In the short term all resort managements will do their part in conforming to labor law provisions some with obvious signs of feet dragging while others taking things in their stride. Those resorts who would not find much difficulty implementing the law requirements would mostly be the big already reputed to be good to staff resorts such as W, Four Seasons, Banyan Tree etc. What that is easier for these resorts to adjust is the portion of service charge to staff of which they were distributing a bigger percentage to staff than the other resorts which are renown for notoriety to staff such as Universal group resorts and Villa and Champa group resorts. These resorts would have to find ways to adjust their accounts to where service charge was involved as service charge is to be wholly distributed staff by law.

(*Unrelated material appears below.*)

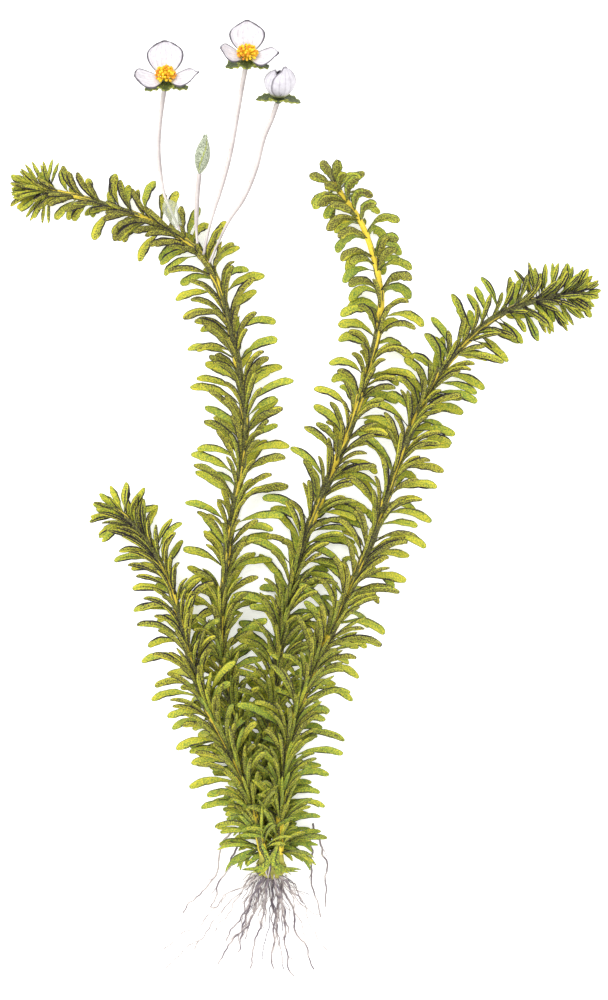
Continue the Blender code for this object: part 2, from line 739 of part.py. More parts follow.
def make_roots(finish, crowd):
    """The roots of the crown, then the long side roots, each thinner towards its tip. Returns their points."""
    routes = [root_route(number, end) for number, end in enumerate(ROOT_ENDS)]
    routes += [list(smooth_route(route, ROOT_POINTS)[0]) for route in SIDE_ROOTS]
    for number, route in enumerate(routes, 1):
        radii = np.linspace(ROOT_RADIUS, ROOT_RADIUS * 0.5, len(route))
        make_tube(f"root_{number:02d}", route, radii, finish)
        keep_out(crowd, f"root_{number:02d}", np.array(route), ROOT_RADIUS + TOUCHING_GAP / 2)
    return np.concatenate([smooth_route(route, 40)[0] for route in routes])


def make_crown(finish):
    """The knot that carries shoots and roots: a short lump with a bump where each of them was."""
    bm = bmesh.new()
    bmesh.ops.create_uvsphere(bm, u_segments=10, v_segments=6, radius=1.0)
    for vert in bm.verts:
        place = vert.co.copy()
        lump = 1 + CROWN_LUMP * 0.3 * math.sin(5 * math.atan2(place.x, place.z) + 3 * place.y)
        vert.co = Vector([place[k] * CROWN_RADII[k] * lump * MM for k in range(3)])
    made = new_object("crown", mesh_of("crown", bm), finish)
    made.location = Vector(CROWN_MIDDLE) * MM
    return made


def petal_mesh(name, length, width, cup):
    """A cupped petal that stands on +Z and leans towards +Y, as a sheet that Solidify thickens."""
    bm = bmesh.new()
    bmesh.ops.create_grid(bm, x_segments=PETAL_COLUMNS, y_segments=PETAL_ROWS, size=1.0)
    for vert in bm.verts:
        along = (vert.co.y + 1) / 2
        across = vert.co.x * width / 2 * math.sin(math.pi * (0.06 + 0.76 * along)) ** 0.8
        lean = math.radians(cup)
        out = PETAL_ROOM + length * (along * math.cos(lean) - 0.10 * math.sin(math.pi * along) * -math.sin(lean))
        up = PETAL_LIFT + length * along * math.sin(lean) - 0.10 * length * math.sin(math.pi * along) * math.cos(lean)
        fold = 0.16 * across**2 / width
        vert.co = Vector((across, out - fold * math.sin(lean), up + fold * math.cos(lean))) * MM
    return mesh_of(name, bm)


def make_calyx(name, finish, parent):
    """Three green sepals that bend back from one small cup under the petals."""
    length, width, thickness = SEPAL_SIZE
    cup = 1.5

    def ring(height):
        corners = []
        for facing, _ in SEPALS:
            for aside in (-32, 32):
                angle = math.radians(facing + aside)
                corners.append((cup * math.cos(angle), cup * math.sin(angle), height))
        return corners

    band = {}
    for number, (facing, fall) in enumerate(SEPALS):
        angle = math.radians(facing)
        out = np.array([math.cos(angle), math.sin(angle), 0.0])
        across = np.array([-out[1], out[0], 0.0])
        deep = np.array([0.0, 0.0, thickness / 2])
        middle = out * (cup + length * 0.42) + (0, 0, -0.4 - fall * length * 0.3)
        tip = out * (cup + length * 0.92) + (0, 0, -0.4 - fall * length) - deep
        half = across * width / 2
        band[2 * number] = [
            [middle - half - deep, middle + half - deep, middle + half + deep, middle - half + deep],
            [tip - half * 0.35, tip + half * 0.35],
        ]
    bm, _ = stalk_with_whorls([ring(-1.3), ring(-0.7), ring(-0.1)], {1: band})
    return new_object(name, mesh_of(name, bm), finish, parent)


def make_stamens(name, finish, parent):
    """Club-shaped stamens that grow from one short column in two whorls."""
    sides = STAMEN_WHORLS[0][0]

    def ring(height, radius, turn):
        angles = [math.tau * (k - 0.5) / sides + turn for k in range(sides)]
        return [(radius * math.cos(a), radius * math.sin(a), height) for a in angles]

    rings, whorls = [ring(1.5, 0.8, 0.0)], {}
    for number, (count, height, lean, length) in enumerate(STAMEN_WHORLS):
        turn = number * math.pi / sides
        rings += [ring(height - 0.35, 1.0 - 0.2 * number, turn), ring(height + 0.35, 1.0 - 0.2 * number, turn)]
        band = {}
        for k in range(count):
            facing, slope = math.tau * k / sides + turn, math.radians(lean)
            out = np.array([math.cos(facing), math.sin(facing), 0.0])
            across = np.array([-out[1], out[0], 0.0])
            heading = out * math.sin(slope) + np.array([0, 0, math.cos(slope)])
            over = np.cross(heading, across)
            foot = out * 0.7 + (0, 0, height)
            band[k] = []
            club = foot + heading * length * 0.75
            half, deep = across * 0.7, over * 0.7
            band[k].append([club - half - deep, club + half - deep, club + half + deep, club - half + deep])
            end = foot + heading * length
            band[k].append([end - half * 0.5, end + half * 0.5])
        whorls[len(rings) - 2] = band
    return new_object(name, mesh_of(name, stalk_with_whorls(rings, whorls)[0]), finish, parent)


def make_flower(name, facts, petal_finish, sepal_finish, stamen_finish):
    """One flower on its empty: the flower's axis is the empty's +Z, and its back petal lies towards +Y."""
    base = bpy.data.objects.new(f"{name}_axis", None)
    bpy.context.scene.collection.objects.link(base)
    base.location = Vector(facts["foot"]) * MM
    lift = Matrix.Rotation(-math.radians(90 - facts["tilt"]), 4, "X")
    base.rotation_euler = (Matrix.Rotation(math.radians(facts["sway"]), 4, "Z") @ lift).to_euler()
    for side, (facing, length, width, cup) in facts["petals"].items():
        label = f"{name}_petal_{side}"
        petal = new_object(label, petal_mesh(label, length, width, cup), petal_finish, base)
        petal.rotation_euler = (0, 0, math.radians(facing))
        skin = petal.modifiers.new("thickness", "SOLIDIFY")
        skin.thickness = PETAL_THICKNESS * MM
        skin.offset = 0.0
    make_calyx(f"{name}_sepals", sepal_finish, base)
    if name != "flower_right":
        make_stamens(f"{name}_stamens", stamen_finish, base)


def make_bud(finish):
    """The closed green bud: a pointed egg on its stalk, laid along the surface."""
    bm = bmesh.new()
    bmesh.ops.create_uvsphere(bm, u_segments=8, v_segments=6, radius=0.5)
    for vert in bm.verts:
        height = vert.co.z + 0.5
        slim = 1.0 - 0.25 * height**2
        vert.co = Vector((vert.co.x * BUD_SIZE[0] * slim, height * BUD_SIZE[1], vert.co.y * BUD_SIZE[2] * slim)) * MM
    made = new_object("bud", mesh_of("bud", bm), finish)
    made.location = Vector(BUD_FOOT) * MM
    made.rotation_euler = (0, 0, math.radians(-9))
    return made


def make_spathe(finish):
    """The thin split sheath out of which a flower stalk grows."""
    bm = bmesh.new()
    low, high = SPATHE_RADII
    bmesh.ops.create_cone(bm, cap_ends=False, segments=6, radius1=low, radius2=high, depth=SPATHE_LENGTH)
    for vert in bm.verts:
        top = vert.co.z > 0
        vert.co.z += SPATHE_LENGTH / 2 + (1.2 * math.cos(2 * math.atan2(vert.co.y, vert.co.x)) if top else 0.0)
        vert.co *= MM
    made = new_object("spathe", mesh_of("spathe", bm), finish)
    made.location = Vector(SPATHE_FOOT) * MM
    made.rotation_euler = Vector(SPATHE_HEADING).to_track_quat("Z", "Y").to_euler()
    skin = made.modifiers.new("wall", "SOLIDIFY")
    skin.thickness = SPATHE_WALL * MM
    skin.offset = 0.0
    return made


def main():
    """Clears the scene and builds the plant."""
    for old in list(bpy.data.objects):
        bpy.data.objects.remove(old)
    leaf_green = material("leaf_green", (0.30, 0.36, 0.03), 0.45)
    crown_tan = material("crown_tan", (0.42, 0.36, 0.26), 0.7)
    root_pale = material("root_pale", (0.50, 0.46, 0.43), 0.6)
    stalk_pale = material("stalk_pale", (0.66, 0.60, 0.56), 0.4)
    petal_white = material("petal_white", (0.88, 0.88, 0.87), 0.5)
    sepal_green = material("sepal_green", (0.10, 0.15, 0.02), 0.5)
    stamen_yellow = material("stamen_yellow", (0.95, 0.60, 0.02), 0.6)
    spathe_skin = material("spathe_skin", (0.72, 0.72, 0.60), 0.4)

    crowd = Crowd()
    make_crown(crown_tan)
    roots = make_roots(root_pale, crowd)
    stalks = []
    for name, route in STALK_ROUTES.items():
        points = smooth_route(route, STALK_POINTS)[0]
        make_tube(name, points, [STALK_RADIUS] * STALK_POINTS, stalk_pale)
        stalks.append(smooth_route(route, 60)[0])
        keep_out(crowd, name, points, STALK_RADIUS + TOUCHING_GAP / 2)
    make_spathe(spathe_skin)
    axis = unit(np.array(SPATHE_HEADING))
    for radius, low, high in ((SPATHE_RADII[0], 0.0, 0.5), (SPATHE_RADII[1], 0.5, 1.2)):
        line = [np.array(SPATHE_FOOT) + axis * SPATHE_LENGTH * share for share in (low, high)]
        keep_out(crowd, "spathe", np.array(line), radius + TOUCHING_GAP)
    for name, facts in FLOWERS.items():
        make_flower(name, facts, petal_white, sepal_green, stamen_yellow)
    make_bud(sepal_green)
    make_shoots(leaf_green, np.concatenate([roots, *stalks]), crowd)


main()
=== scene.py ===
"""Looks of a brazilian waterweed, an uprooted water plant laid flat on a pale table.

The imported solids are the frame. Every piece here is built where its solid is, from the same routes and growth
values as the part's source, and is then dressed. Sizes are in millimetres, and MM turns them to metres.
"""

from __future__ import annotations

import logging
import math
import random
from collections.abc import Iterator, Sequence
from dataclasses import dataclass, field
from enum import Enum
from functools import cache, cached_property

import bpy
import numpy as np
from mathutils import Matrix, Vector, noise

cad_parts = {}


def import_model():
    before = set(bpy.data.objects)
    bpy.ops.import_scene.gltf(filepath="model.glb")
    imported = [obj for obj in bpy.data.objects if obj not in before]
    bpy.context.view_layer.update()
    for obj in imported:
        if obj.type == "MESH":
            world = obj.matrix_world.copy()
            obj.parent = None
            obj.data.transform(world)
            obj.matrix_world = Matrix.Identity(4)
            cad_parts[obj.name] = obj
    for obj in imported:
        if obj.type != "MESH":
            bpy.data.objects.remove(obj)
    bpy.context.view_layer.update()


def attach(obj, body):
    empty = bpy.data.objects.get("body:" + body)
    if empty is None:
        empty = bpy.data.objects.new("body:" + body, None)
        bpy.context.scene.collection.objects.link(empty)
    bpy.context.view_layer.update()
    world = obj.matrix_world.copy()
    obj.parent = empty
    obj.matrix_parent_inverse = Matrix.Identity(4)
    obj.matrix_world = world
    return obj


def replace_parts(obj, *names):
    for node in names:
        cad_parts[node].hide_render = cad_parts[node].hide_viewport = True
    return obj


log = logging.getLogger("waterweed")

MM = 0.001
BODY = "root"
LEAF_STEPS = 8  # steps along the middle line of every leaf
GOLDEN_TURN = math.radians(137.5)  # from one young leaf to the next, round the tip
UP = np.array([0.0, 0.0, 1.0])
DOWN_THE_PICTURE = np.array([0.0, -1.0, 0.0])

Socket = bpy.types.NodeSocket
Triple = tuple[float, float, float]
Faces = list[tuple[int, ...]]


def linear(colour: str) -> tuple[float, float, float, float]:
    """Turns an sRGB hex colour to linear RGBA.

    Args:
        colour: such as "#B4B83C".

    Returns:
        Red, green, blue and an alpha of 1.
    """
    parts = [int(colour[k : k + 2], 16) / 255 for k in (1, 3, 5)]
    red, green, blue = (p / 12.92 if p <= 0.04045 else ((p + 0.055) / 1.055) ** 2.4 for p in parts)
    return red, green, blue, 1.0


def unit(vector: np.ndarray) -> np.ndarray:
    """The vector with a length of 1."""
    return vector / max(float(np.linalg.norm(vector)), 1e-9)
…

As for the other requirements such as the 48 hour week all the talk that was then prevalent is now reversed by a turn of 180 degrees. The industry bosses had predicted that the resorts would have to take on additional staff to comply with time restrictions of the law which at present seems not to be the case. In fact most Human Resources departments in resorts are now compiling lists of redundant staff citing compliance to labor law requires them to cut cost which means job cuts .

Whatever will be will be and the coming weeks and months will show where the industry heading. In the bigger picture the prospects doesn’t seem to be all sad and gloomy as compliance to labor laws will inevitably force some unwilling hands of the tourism industry from the economic slavery they have been subjecting our fellow resort workers for some long long time.